Um luxuoso processo criativo para um gigantesco esforço de último trabalho (sabendo o que sabemos hoje, depois de “Epilogue”) levou a dupla francesa a gravar em estúdios icónicos como o Electric Lady, em Manhattan, com figuras como Pharrell Williams, Todd Edwards, Nile Rodgers, Panda Bear ou Julian Casablancas, afirmando que tencionavam fazer com músicos aquilo que faziam no quarto, 10 anos antes, com sintetizadores, drum machines e sequenciadores – claro, depois da experiência a gravar “Tron: Legacy” com uma orquestra. Num retorno ao típico revivalismo vs futurismo que está na impressão digital da banda, olhando para os anos 70, para o funk, o disco e até o rock mais psicadélico, com temas opulentos como a faixa de 8 minutos Touch (música escolhida para esta despedida), os Daft Punk criam o seu trabalho mais bem-sucedido da sua história. Sem descurar a qualidade sónica da produção que sempre os acompanhou, foram aplaudidos pelo público, pela crítica e pela indústria que os premiou mais do que alguma vez o fez, com Get Lucky na linha da frente como uma das faixas mais ouvidas do seu ano.

Como todos os grandes artistas que chegam a grandes números com a conquista (ou injúria, para alguns) de crossover estilístico, os Daft Punk não têm como escapar a opinião crítica dispersa e extremada.

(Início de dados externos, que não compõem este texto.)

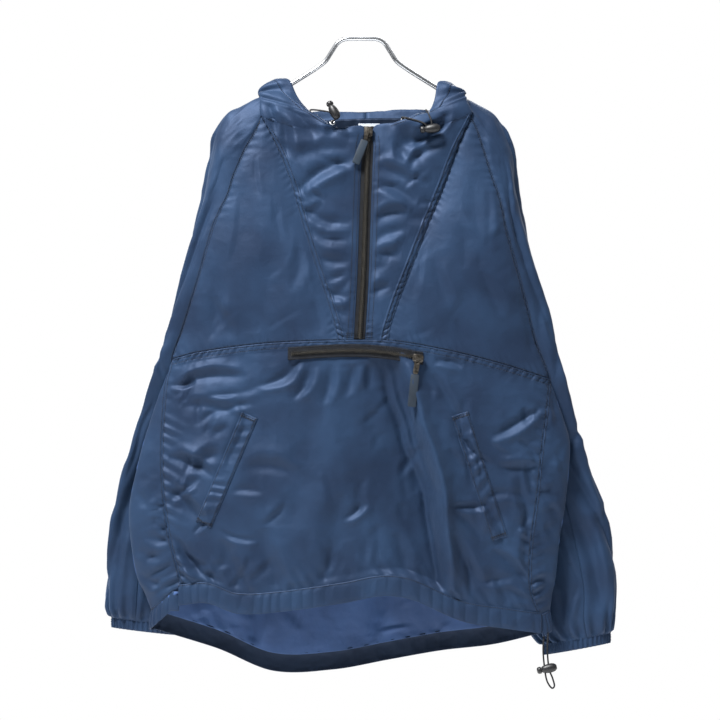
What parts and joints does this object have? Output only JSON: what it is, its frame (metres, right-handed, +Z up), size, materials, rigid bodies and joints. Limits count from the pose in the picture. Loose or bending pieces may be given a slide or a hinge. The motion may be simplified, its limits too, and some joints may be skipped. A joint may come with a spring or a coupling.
{
  "type": "anorak pullover on a wire hanger",
  "caption": "Hooded anorak pullover with a half front zip, pocket zip and welt pockets, hanging flat on a bent wire hanger.",
  "frame": {"origin": "top of the hanger's hump, on its upper side", "axes": "+Z up, -Y out of the garment's front, +X to the wearer's left"},
  "size_m": [0.6665, 0.14, 0.8463],
  "materials": {
    "nylon": "satin",
    "steel_rod": "polished",
    "zip_tape": "matt",
    "black_plastic": "satin",
    "bronze": "satin",
    "slate_rubber": "matt",
    "eyelet_steel": "satin",
    "cord": "matt",
    "label_tape": "matt"
  },
  "bodies": {
    "body": {"front_body": "nylon", "front_hem_casing": "nylon", "back_body": "nylon", "back_hem_casing": "nylon", "chest_left": "nylon", "chest_right": "nylon", "sleeve_left": "nylon", "sleeve_right": "nylon", "cuff_left": "nylon", "cuff_right": "nylon", "hood_left": "nylon", "hood_right": "nylon", "welt_right": "nylon", "welt_left": "nylon", "hanger": "steel_rod", "front_zip_tape": "zip_tape", "pocket_zip_tape": "zip_tape", "front_zip_teeth": "black_plastic", "pocket_zip_teeth": "black_plastic", "front_zip_slider": "bronze", "pocket_zip_slider": "bronze", "eyelet_right_upper": "eyelet_steel", "eyelet_right_lower": "eyelet_steel", "eyelet_left_upper": "eyelet_steel", "eyelet_left_lower": "eyelet_steel", "hood_cord_right": "cord", "hood_cord_left": "cord", "hem_cord": "cord", "hood_cord_right_lock": "black_plastic", "hood_cord_left_lock": "black_plastic", "hem_cord_lock": "black_plastic", "neck_label": "label_tape"},
    "front_pull": {"front_zip_link": "bronze", "front_zip_tab": "slate_rubber"},
    "pocket_pull": {"pocket_zip_link": "bronze", "pocket_zip_tab": "slate_rubber"}
  },
  "joints": [
    {"name": "front_pull_swing", "type": "hinge", "parent": "body", "child": "front_pull", "pos_m": [0.009, -0.0387, -0.124], "axis": [-1, 0, 0], "range_deg": [0, 100]},
    {"name": "pocket_pull_swing", "type": "hinge", "parent": "body", "child": "pocket_pull", "pos_m": [0.073, -0.0623, -0.42], "axis": [-1, 0, 0], "range_deg": [0, 100]}
  ]
}
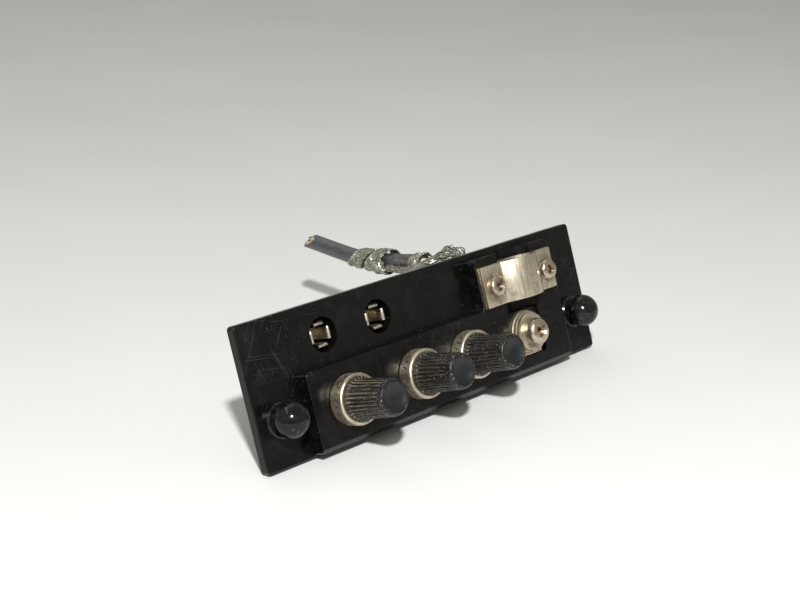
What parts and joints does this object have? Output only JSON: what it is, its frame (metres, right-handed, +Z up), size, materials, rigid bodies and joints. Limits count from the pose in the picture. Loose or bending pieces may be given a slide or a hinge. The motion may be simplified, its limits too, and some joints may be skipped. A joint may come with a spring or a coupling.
{
  "type": "aerial terminal panel",
  "caption": "Moulded aerial terminal panel with knurled binding posts, sprung pin sockets, a coax saddle clamp, an earth screw, snap rivets and a stub of coax at the back.",
  "frame": {"origin": "centre of the flange's flat back face, which seats on the chassis", "axes": "+X along the panel to the clamp end, -Y out of the front, +Y into the chassis, +Z up"},
  "size_m": [0.118, 0.0894, 0.0469],
  "materials": {
    "phenolic_panel": "compression-moulded black phenolic, glossy, finely scratched",
    "phenolic_cap": "moulded black phenolic, knurled, dusty in the grooves",
    "nylon_black": "moulded black nylon, polished dome",
    "nickel_collar": "nickel-plated brass, tarnished",
    "nickel_plate": "nickel-plated pressed steel, tarnished",
    "nickel_screw": "bright nickel-plated steel, rust in the recess",
    "zinc_steel": "bright zinc-plated steel",
    "brass_turned": "turned brass, dull",
    "tinned_lug": "hot-tinned brass, grey",
    "silver_contact": "silver-plated phosphor bronze, warm tarnish",
    "pvc_jacket": "extruded black PVC, satin, dusty",
    "tinned_braid": "tinned copper braid, oxidised grey-green",
    "polythene": "natural polythene, yellowed",
    "copper_wire": "drawn copper"
  },
  "bodies": {
    "panel": {"panel_moulding": "phenolic_panel", "post_left_collar": "nickel_collar", "post_left_stud": "brass_turned", "post_left_lug": "tinned_lug", "post_left_lock_washer": "zinc_steel", "post_left_nut": "zinc_steel", "post_middle_collar": "nickel_collar", "post_middle_stud": "brass_turned", "post_middle_lug": "tinned_lug", "post_middle_lock_washer": "zinc_steel", "post_middle_nut": "zinc_steel", "post_right_collar": "nickel_collar", "post_right_stud": "brass_turned", "post_right_lug": "tinned_lug", "post_right_lock_washer": "zinc_steel", "post_right_nut": "zinc_steel", "socket_left_contact": "silver_contact", "socket_right_contact": "silver_contact", "clamp_base_strip": "nickel_plate", "clamp_bush_left": "brass_turned", "clamp_bush_right": "brass_turned", "clamp_lug": "tinned_lug", "terminal_plate": "nickel_plate", "terminal_bush": "brass_turned", "terminal_lug": "tinned_lug", "rivet_left_grommet": "nylon_black", "rivet_right_grommet": "nylon_black", "cable_jacket": "pvc_jacket", "cable_shield": "tinned_braid", "cable_dielectric": "polythene", "cable_conductor": "copper_wire", "braid_wrap_main": "tinned_braid", "braid_wrap_small": "tinned_braid", "core_lead": "polythene", "braid_pigtail": "tinned_braid"},
    "post_left_washer": {"post_left_clamp_washer": "nickel_plate"},
    "post_left_cap": {"post_left_cap": "phenolic_cap", "post_left_insert": "brass_turned"},
    "post_middle_washer": {"post_middle_clamp_washer": "nickel_plate"},
    "post_middle_cap": {"post_middle_cap": "phenolic_cap", "post_middle_insert": "brass_turned"},
    "post_right_washer": {"post_right_clamp_washer": "nickel_plate"},
    "post_right_cap": {"post_right_cap": "phenolic_cap", "post_right_insert": "brass_turned"},
    "saddle": {"clamp_saddle": "nickel_plate"},
    "saddle_screw_left": {"clamp_screw_left": "nickel_screw"},
    "saddle_screw_right": {"clamp_screw_right": "nickel_screw"},
    "terminal_washers": {"terminal_cup_washer": "nickel_collar", "terminal_flat_washer": "nickel_collar", "terminal_spring_washer": "zinc_steel"},
    "terminal_screw": {"terminal_screw": "nickel_screw"},
    "rivet_left": {"rivet_left_plunger": "nylon_black"},
    "rivet_right": {"rivet_right_plunger": "nylon_black"}
  },
  "joints": [
    {"name": "post_left_lift", "type": "slide", "parent": "panel", "child": "post_left_washer", "axis": [0, -1, 0], "range_m": [0, 0.0035]},
    {"name": "post_left_turn", "type": "hinge", "parent": "post_left_washer", "child": "post_left_cap", "pos_m": [-0.0342, -0.0107, -0.0067], "axis": [0, -1, 0], "range_deg": [0, 1800]},
    {"name": "post_middle_lift", "type": "slide", "parent": "panel", "child": "post_middle_washer", "axis": [0, -1, 0], "range_m": [0, 0.0035]},
    {"name": "post_middle_turn", "type": "hinge", "parent": "post_middle_washer", "child": "post_middle_cap", "pos_m": [-0.0116, -0.0107, -0.0067], "axis": [0, -1, 0], "range_deg": [0, 1800]},
    {"name": "post_right_lift", "type": "slide", "parent": "panel", "child": "post_right_washer", "axis": [0, -1, 0], "range_m": [0, 0.0035]},
    {"name": "post_right_turn", "type": "hinge", "parent": "post_right_washer", "child": "post_right_cap", "pos_m": [0.0066, -0.0107, -0.0067], "axis": [0, -1, 0], "range_deg": [0, 1800]},
    {"name": "saddle_lift", "type": "slide", "parent": "panel", "child": "saddle", "axis": [0, -1, 0], "range_m": [0, 0.003]},
    {"name": "saddle_screw_left_turn", "type": "hinge", "parent": "saddle", "child": "saddle_screw_left", "pos_m": [0.0202, -0.0082, 0.0079], "axis": [0, -1, 0], "range_deg": [0, 2160]},
    {"name": "saddle_screw_right_turn", "type": "hinge", "parent": "saddle", "child": "saddle_screw_right", "pos_m": [0.0403, -0.0082, 0.0079], "axis": [0, -1, 0], "range_deg": [0, 2160]},
    {"name": "terminal_lift", "type": "slide", "parent": "panel", "child": "terminal_washers", "axis": [0, -1, 0], "range_m": [0, 0.0028]},
    {"name": "terminal_turn", "type": "hinge", "parent": "terminal_washers", "child": "terminal_screw", "pos_m": [0.0292, -0.0099, -0.0065], "axis": [0, -1, 0], "range_deg": [0, 1440]},
    {"name": "rivet_left_push", "type": "slide", "parent": "panel", "child": "rivet_left", "axis": [0, 1, 0], "range_m": [0, 0.0025]},
    {"name": "rivet_right_push", "type": "slide", "parent": "panel", "child": "rivet_right", "axis": [0, 1, 0], "range_m": [0, 0.0025]}
  ],
  "couplings": [
    {"joint": "post_left_turn", "follows": "post_left_lift", "rad_per_m": 8976},
    {"joint": "post_middle_turn", "follows": "post_middle_lift", "rad_per_m": 8976},
    {"joint": "post_right_turn", "follows": "post_right_lift", "rad_per_m": 8976},
    {"joint": "saddle_screw_left_turn", "follows": "saddle_lift", "rad_per_m": 12566},
    {"joint": "saddle_screw_right_turn", "follows": "saddle_lift", "rad_per_m": 12566},
    {"joint": "terminal_turn", "follows": "terminal_lift", "rad_per_m": 8976}
  ]
}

Uma banda que se estabeleceu na electrónica e em todo o universo pop, que chegou a números impressionantes e revolucionou a french touch, que inevitavelmente criou seguidores da sua sonoridade. A sua produção sentiu-se em trabalhos como “Yeezus”, de Kanye West, ou “Starboy”, de The Weeknd, mas podemos ver marcas da sua influência através de vários géneros, em especial na música de dança e no universo mais electrónico.

A nostalgia inata ao término de um grupo à frente do seu tempo obriga-nos a revisitar o seu trabalho. Em casos singulares como o de Daft Punk, mesmo que já muito se tenha dito, é importante olharmos para este como o revivalismo que nos trouxe o futuro até ao presente.